Par Raoul Weiss.
Moldavie – Les hasards d’une vie aventureuse, et des contacts bien plus fréquents que je ne l’aurais souhaité – pas toujours très amicaux, mais souvent bavards – avec le « personnel » du nationalisme roumain font que je crois assez bien connaître l’idéologie de « l’État profond » roumain et de ses nombreux vassaux et/ou dupes. Le leitmotiv de cette idéologie d’autojustification d’un groupe constituant objectivement une élite comprador à la solde de puissances coloniales particulièrement prédatrices dans le cas roumain est que tous les agenouillements, toutes les bassesses sont pardonnables, du moment qu’ils sont censés servir « l’intérêt supérieur de la nation », prioritairement formulé (de façon, au demeurant, parfaitement anachronique au début du 3e millénaire, en pleine ère d’Internet et des flux migratoires) en termes territoriaux – avec deux objectifs cruciaux : la Transylvanie « menacée » à conserver, et la « Bessarabie » (comprendre : République Moldave – ci-après : RM) à « reconquérir ».

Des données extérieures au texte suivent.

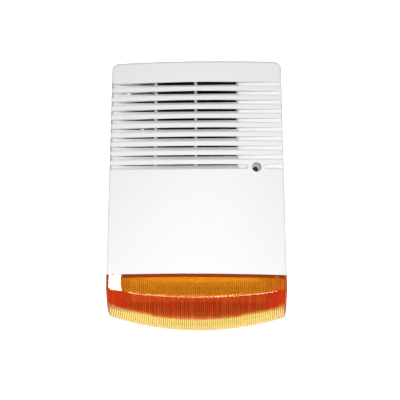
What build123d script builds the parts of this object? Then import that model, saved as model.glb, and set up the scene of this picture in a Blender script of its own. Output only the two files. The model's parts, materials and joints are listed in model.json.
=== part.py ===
from build123d import *
import math
import os

# An outdoor alarm siren for a wall. All lengths are in millimetres.
# Frame: the wall is the plane Y = 0 and the front faces -Y. X runs to the right as
# seen from the front and Z runs up. The origin is the centre of the wall screw pattern.

# Cover
COVER_TOP = 150
COVER_LOW = -91  # lower edge of the cover, at its sides
COVER_ARCH = 2  # rise of that edge at the middle
HALF_TOP = 97
HALF_LOW = 100
COVER_BACK = -2.5
FRONT = -85  # foremost point of the swollen front
BOW = 6  # how far the front falls back at half width HALF_LOW
WALL = 3
EDGE_R = 3
CORNER_R = 8
BOW_R = (HALF_LOW**2 + BOW**2) / (2 * BOW)
TAPER = (HALF_LOW - HALF_TOP) / (COVER_TOP - COVER_LOW)

# Louvres
LOUVRES = 10
LIP_TOP = 119.6  # lower lip of the highest louvre
PITCH = 10.47
MOUTH = 5.6  # height of each opening
RISE = 0.1  # the louvres fall gently towards the front
LOUVRE_FLOOR = -72  # plane at the back of the grooves
BLIND_FLOOR = -77  # the same where the grooves have no slits
BLIND_X = 48
LOUVRE_BACK = -70
END_WALL = 1
SLIT = 3.8  # height of the arched slits at the middle
SLIT_LOW = 6.25  # height of their lower edge over the louvre's lip
SLIT_RISE = 0.36
SLIT_HALF = 91  # half width at which they run out
SLIT_SPANS = [(-93, -48), (-45, -2), (1, 46)]
PAD_SPAN = (58, 76)  # stretch of the lowest louvre that the screw recess fills

# Cover screw, M3.5, and its recess
SCREW_X, SCREW_Z = 67.7, 28
RECESS_R = 5.4
RECESS_FLOOR = -66
BORE_R = 3.4
SHOULDER = -52
TUBE_END = -49
TUBE_R = 8
POST_END = -48
SCREW_R = 1.75
SCREW_LENGTH = 11
INSERT_R = 3
INSERT_LENGTH = 8

# Hinge at the top
HINGE_Y, HINGE_Z = -8, 143.5
PIN_R = 1.5
PIN_GAP = 0.08
HINGE_X = 64
EAR_WIDTH = 5
ARM_WIDTH = 3
ARM_GAP = 0.5
ARM_R = 4
SHADE_SPANS = [(-74, -54), (54, 74)]  # short walls between the top louvres and the hinges
SHADE_Y = (-20, -18)
SHADE_LOW = 129

# Lens: an upright front band and a chin that curves back into the underside
CHIN_MID, CHIN_END = -115, -107  # where the chin starts, at the middle and sides
CHIN_SLOPE = 2.75
CHIN_R = 28  # of the wide curve from the chin into the underside
LENS_MID, LENS_END = -157, -142.7  # underside, at the middle and sides
LENS_WALL = 2.5
SEAM = 0.3  # gap between the cover's lower edge and the lens
LENS_BACK = -2.5
LEDGE = 4
LEDGE_IN = 6  # distance of the ledge's inner face from the outline
FLANGE_TOP = -80
FLANGE_IN, FLANGE_THICK = 3.6, 2.2
FLANGE_BACK = -16
TAB_XS = [-75, -25, 25, 75]
TAB_Z = -74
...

J’ai déjà eu l’occasion de m’exprimer sur le caractère largement fantasmagorique des « menaces » planant sur l’appartenance à la Roumanie de la Transylvanie (une région où les ethniques roumains – même en excluant du calcul les tziganes de langue roumaine – constituent au moins deux tiers de la population, tandis que le gros des populations magyarophones est implanté dans une partie orientale sans continuité territoriale avec la Hongrie actuelle). Le moment semble maintenant venu de démasquer le second mythe justificateur des néo-fanariotes de l’État profond roumain. Pour ce faire, à la faveur de la neutralité qui caractérise ma position personnelle d’observateur français dans les Carpates, je vais adopter une posture d’analyse constituant – notamment pour un souverainiste moldave – celle de l’avocat du diable : le point de vue d’un roumain qui aurait sincèrement souhaité la « réunification » des deux Moldavies au sein d’un État roumain unitaire (point de vue historiquement connu sous le nom d’« unionisme » – ou, en République Moldave, de « roumanisme »).

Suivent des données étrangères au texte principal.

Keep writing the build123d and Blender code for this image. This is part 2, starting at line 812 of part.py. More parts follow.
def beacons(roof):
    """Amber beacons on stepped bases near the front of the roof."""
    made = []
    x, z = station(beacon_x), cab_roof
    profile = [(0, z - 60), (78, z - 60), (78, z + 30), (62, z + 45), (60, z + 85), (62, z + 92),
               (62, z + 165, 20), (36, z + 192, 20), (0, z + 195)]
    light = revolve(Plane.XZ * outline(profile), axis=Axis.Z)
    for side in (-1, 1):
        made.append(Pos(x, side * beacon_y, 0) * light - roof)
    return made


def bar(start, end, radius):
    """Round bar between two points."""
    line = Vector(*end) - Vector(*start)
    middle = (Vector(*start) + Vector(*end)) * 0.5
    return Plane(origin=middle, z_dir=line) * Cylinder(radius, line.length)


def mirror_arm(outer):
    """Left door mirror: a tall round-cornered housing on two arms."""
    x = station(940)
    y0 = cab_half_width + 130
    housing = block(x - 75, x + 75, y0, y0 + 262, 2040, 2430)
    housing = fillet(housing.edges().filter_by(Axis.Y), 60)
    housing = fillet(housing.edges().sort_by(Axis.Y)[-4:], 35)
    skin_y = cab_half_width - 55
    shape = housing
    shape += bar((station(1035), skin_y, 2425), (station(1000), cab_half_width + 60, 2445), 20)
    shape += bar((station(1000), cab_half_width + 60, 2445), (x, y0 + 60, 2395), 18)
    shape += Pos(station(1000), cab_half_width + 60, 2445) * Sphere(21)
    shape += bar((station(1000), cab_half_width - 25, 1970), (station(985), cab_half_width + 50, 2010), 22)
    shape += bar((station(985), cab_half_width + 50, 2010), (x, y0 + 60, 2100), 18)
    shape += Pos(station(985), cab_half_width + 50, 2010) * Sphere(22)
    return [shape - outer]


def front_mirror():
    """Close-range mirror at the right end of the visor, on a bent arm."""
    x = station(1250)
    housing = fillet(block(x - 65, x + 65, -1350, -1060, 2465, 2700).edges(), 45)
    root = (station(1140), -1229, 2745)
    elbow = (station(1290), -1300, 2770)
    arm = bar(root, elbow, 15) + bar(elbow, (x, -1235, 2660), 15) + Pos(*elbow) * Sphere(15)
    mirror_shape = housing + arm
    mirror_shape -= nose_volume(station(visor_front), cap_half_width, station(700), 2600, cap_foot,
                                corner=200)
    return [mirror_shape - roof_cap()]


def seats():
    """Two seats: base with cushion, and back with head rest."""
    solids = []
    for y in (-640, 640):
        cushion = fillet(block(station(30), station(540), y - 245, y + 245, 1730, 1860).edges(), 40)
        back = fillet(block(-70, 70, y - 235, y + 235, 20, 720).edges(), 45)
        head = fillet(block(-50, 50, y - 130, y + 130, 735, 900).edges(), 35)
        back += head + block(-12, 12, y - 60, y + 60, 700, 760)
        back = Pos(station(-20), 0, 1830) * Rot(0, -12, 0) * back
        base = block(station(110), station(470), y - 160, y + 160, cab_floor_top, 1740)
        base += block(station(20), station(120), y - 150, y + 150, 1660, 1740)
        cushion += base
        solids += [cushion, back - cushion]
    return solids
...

Dans une étude plus longue du début de cette année, j’avais déjà fait remarquer à quel point la Roumanie était, au cours des vingt, et singulièrement des dix dernières années, devenu le grand absent de l’échiquier géopolitique moldave : assistant sans frémir à l’inclusion de la RM dans le Partenariat Oriental de l’UE, à l’octroi d’un régime d’exemption de visas, à la réorientation vers les marchés européens (et notamment vers le marché roumain !) d’une partie de la production de l’entité transnistrienne après fermeture de la frontière ukrainienne pour cause de Maïdan, etc., etc. – c’est-à-dire à la destruction méthodique, par les Occidentaux, de toutes les situations qui pouvaient constituer, pour l’opinion moldave, des incitations objectives à l’unionisme. Avec, pour seule mesurette censée compenser cette Bérézina, la distribution par Traian Băsescu de passeports roumains en RM – laquelle a bien sûr eu pour principal effet concret de vider encore un peu plus la RM de ses citoyens roumanophones. La propagande nationaliste roumaine, bien entendu, n’avait cure de tout cela, partant du principe que les « frères moldaves » désiraient de tout leur cœur – et en aucun cas par intérêt – la réunification. Aux législatives moldaves de février dernier, après introduction de l’exemption de visas et digestion du gros de l’unionisme politique moldave (autour d’Andrei Năstase) dans la nébuleuse libérale ACUM (dirigée par Maia Sandu), le score (à proprement parler ridicule) des derniers partis ouvertement unionistes (comme ce qui reste du Parti Libéral) a permis de mesurer précisément la force de cet « élan du cœur », qui ressemble davantage au frisson d’un agonisant.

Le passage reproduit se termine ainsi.